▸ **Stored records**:
## Begin
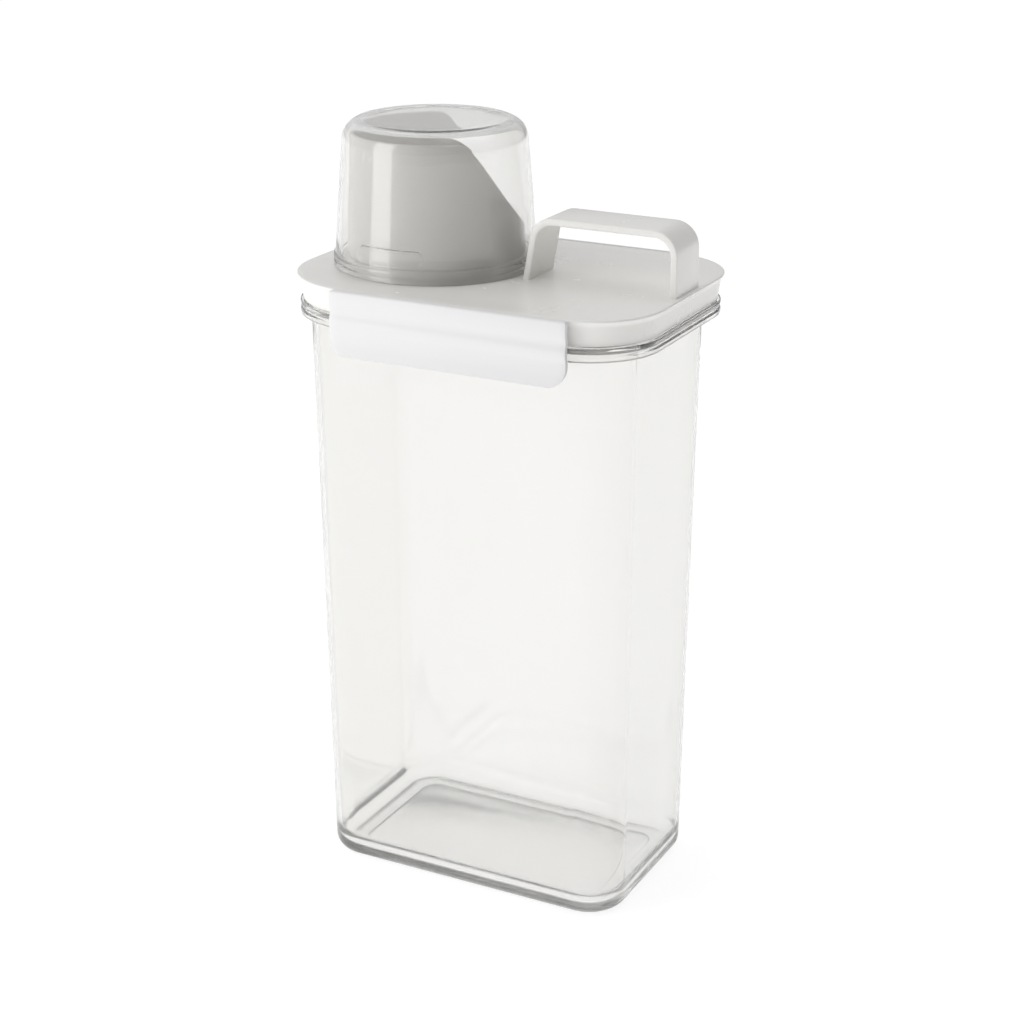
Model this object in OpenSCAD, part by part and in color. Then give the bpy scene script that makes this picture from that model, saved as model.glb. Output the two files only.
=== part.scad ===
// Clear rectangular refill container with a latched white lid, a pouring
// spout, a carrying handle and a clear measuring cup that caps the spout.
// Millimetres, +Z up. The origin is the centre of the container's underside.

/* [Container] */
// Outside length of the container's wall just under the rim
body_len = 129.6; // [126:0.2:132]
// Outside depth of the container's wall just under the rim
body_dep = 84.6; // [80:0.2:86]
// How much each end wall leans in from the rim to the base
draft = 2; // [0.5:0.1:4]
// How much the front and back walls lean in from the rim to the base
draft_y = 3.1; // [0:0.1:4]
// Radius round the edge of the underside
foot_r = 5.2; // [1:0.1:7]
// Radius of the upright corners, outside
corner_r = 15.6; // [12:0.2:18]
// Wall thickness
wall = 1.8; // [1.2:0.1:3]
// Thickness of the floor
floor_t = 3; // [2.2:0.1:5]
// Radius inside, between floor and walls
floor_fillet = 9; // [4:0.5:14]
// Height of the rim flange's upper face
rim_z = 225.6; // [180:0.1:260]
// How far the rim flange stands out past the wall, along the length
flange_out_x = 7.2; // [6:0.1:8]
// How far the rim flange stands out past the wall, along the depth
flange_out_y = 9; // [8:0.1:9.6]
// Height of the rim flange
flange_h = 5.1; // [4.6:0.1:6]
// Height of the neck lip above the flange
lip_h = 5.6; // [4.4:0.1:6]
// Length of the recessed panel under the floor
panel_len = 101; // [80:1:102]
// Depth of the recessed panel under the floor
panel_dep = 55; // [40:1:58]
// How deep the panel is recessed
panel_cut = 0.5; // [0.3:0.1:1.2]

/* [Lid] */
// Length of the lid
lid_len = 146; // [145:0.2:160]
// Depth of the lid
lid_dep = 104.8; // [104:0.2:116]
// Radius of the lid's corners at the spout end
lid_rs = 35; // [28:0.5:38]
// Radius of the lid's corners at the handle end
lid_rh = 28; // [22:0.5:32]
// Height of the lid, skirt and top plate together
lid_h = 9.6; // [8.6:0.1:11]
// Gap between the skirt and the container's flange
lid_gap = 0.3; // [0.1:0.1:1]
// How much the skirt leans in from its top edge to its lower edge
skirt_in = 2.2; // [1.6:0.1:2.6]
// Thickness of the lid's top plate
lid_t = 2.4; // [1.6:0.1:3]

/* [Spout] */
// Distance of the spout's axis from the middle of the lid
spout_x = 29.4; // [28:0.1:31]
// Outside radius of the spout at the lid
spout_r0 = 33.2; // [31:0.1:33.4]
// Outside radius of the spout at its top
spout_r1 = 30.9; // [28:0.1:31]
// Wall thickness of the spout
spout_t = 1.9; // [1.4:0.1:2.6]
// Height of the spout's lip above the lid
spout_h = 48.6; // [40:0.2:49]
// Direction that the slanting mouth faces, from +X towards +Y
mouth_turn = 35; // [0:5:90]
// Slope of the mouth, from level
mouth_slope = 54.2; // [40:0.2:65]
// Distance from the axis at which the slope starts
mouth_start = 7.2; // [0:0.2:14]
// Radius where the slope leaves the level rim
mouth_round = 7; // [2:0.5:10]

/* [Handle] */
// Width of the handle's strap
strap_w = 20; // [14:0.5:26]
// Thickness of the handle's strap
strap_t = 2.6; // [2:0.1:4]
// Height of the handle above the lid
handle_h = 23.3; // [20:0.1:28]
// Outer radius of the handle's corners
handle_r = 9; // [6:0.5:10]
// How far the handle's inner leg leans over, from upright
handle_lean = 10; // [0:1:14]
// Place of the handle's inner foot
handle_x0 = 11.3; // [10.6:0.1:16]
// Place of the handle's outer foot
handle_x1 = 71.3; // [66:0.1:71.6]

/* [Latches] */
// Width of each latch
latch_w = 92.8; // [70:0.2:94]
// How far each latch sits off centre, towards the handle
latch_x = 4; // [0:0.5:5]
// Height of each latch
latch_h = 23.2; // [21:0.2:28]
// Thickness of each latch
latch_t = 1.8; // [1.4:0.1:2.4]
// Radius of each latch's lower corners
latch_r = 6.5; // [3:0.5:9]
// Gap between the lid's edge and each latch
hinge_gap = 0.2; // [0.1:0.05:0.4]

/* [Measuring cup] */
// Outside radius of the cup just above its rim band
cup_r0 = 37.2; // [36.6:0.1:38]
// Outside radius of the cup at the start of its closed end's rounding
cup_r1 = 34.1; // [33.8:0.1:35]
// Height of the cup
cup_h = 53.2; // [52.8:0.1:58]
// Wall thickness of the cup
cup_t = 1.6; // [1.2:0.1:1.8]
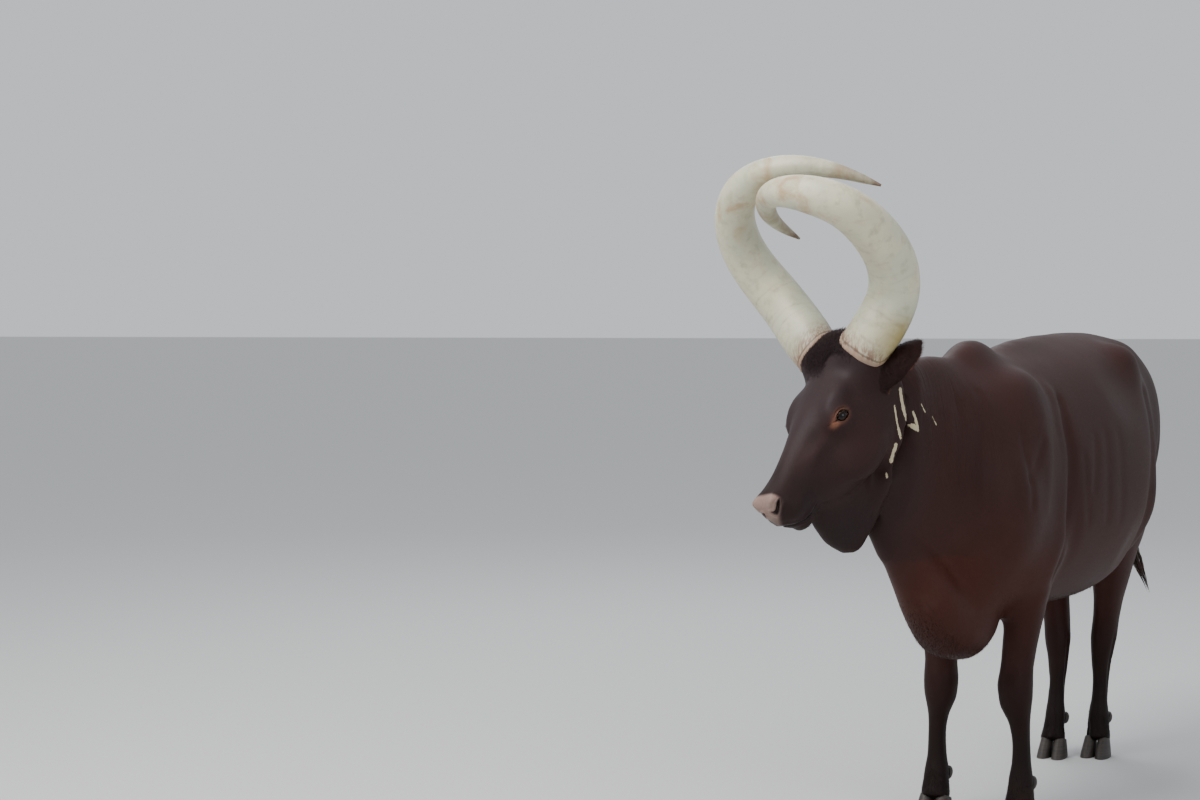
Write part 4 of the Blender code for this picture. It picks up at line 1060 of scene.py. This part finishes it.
## End
▸ **WHAT THE EXERCISE ASKS**: Look above and return each line of the records exactly, from the very first through the line with "the container's underside.", both included.

▸ **ANSWER TO THE EXERCISE**:
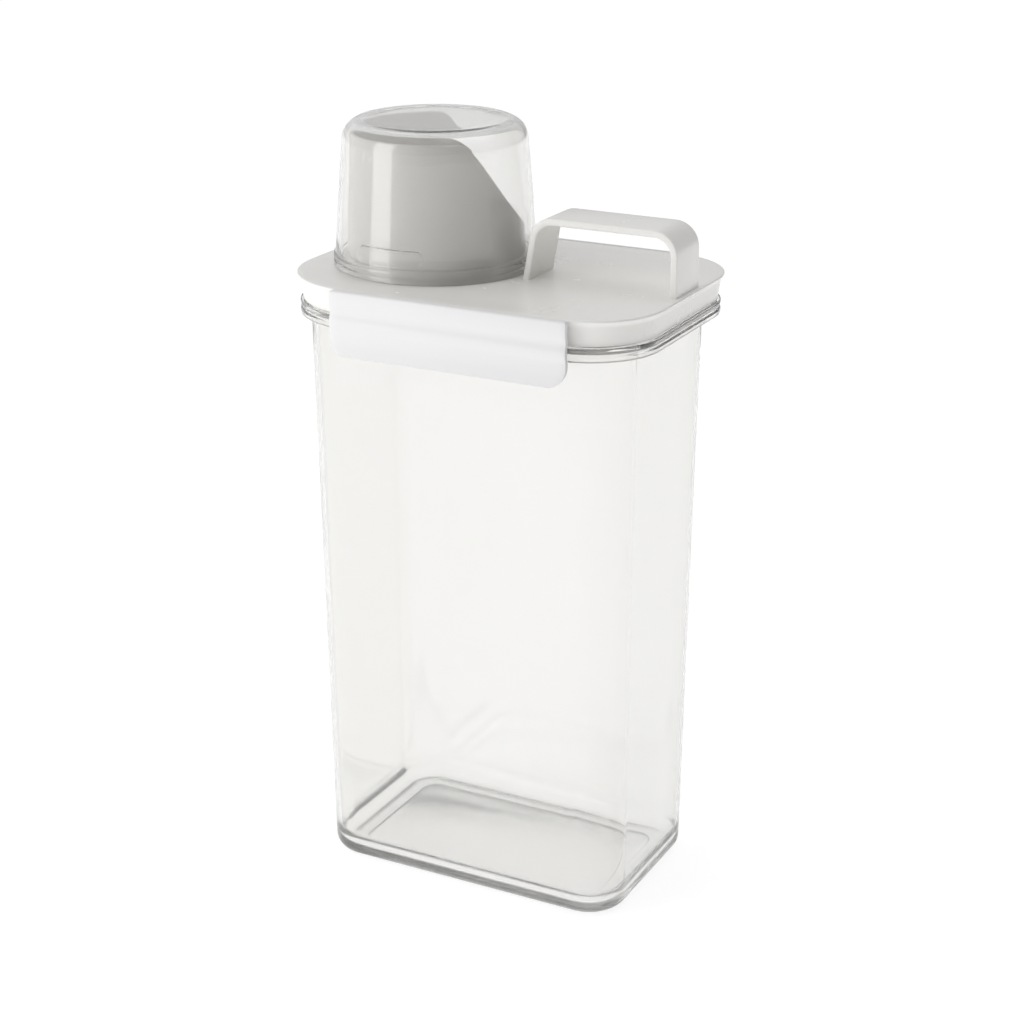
Model this object in OpenSCAD, part by part and in color. Then give the bpy scene script that makes this picture from that model, saved as model.glb. Output the two files only.
=== part.scad ===
// Clear rectangular refill container with a latched white lid, a pouring
// spout, a carrying handle and a clear measuring cup that caps the spout.
// Millimetres, +Z up. The origin is the centre of the container's underside.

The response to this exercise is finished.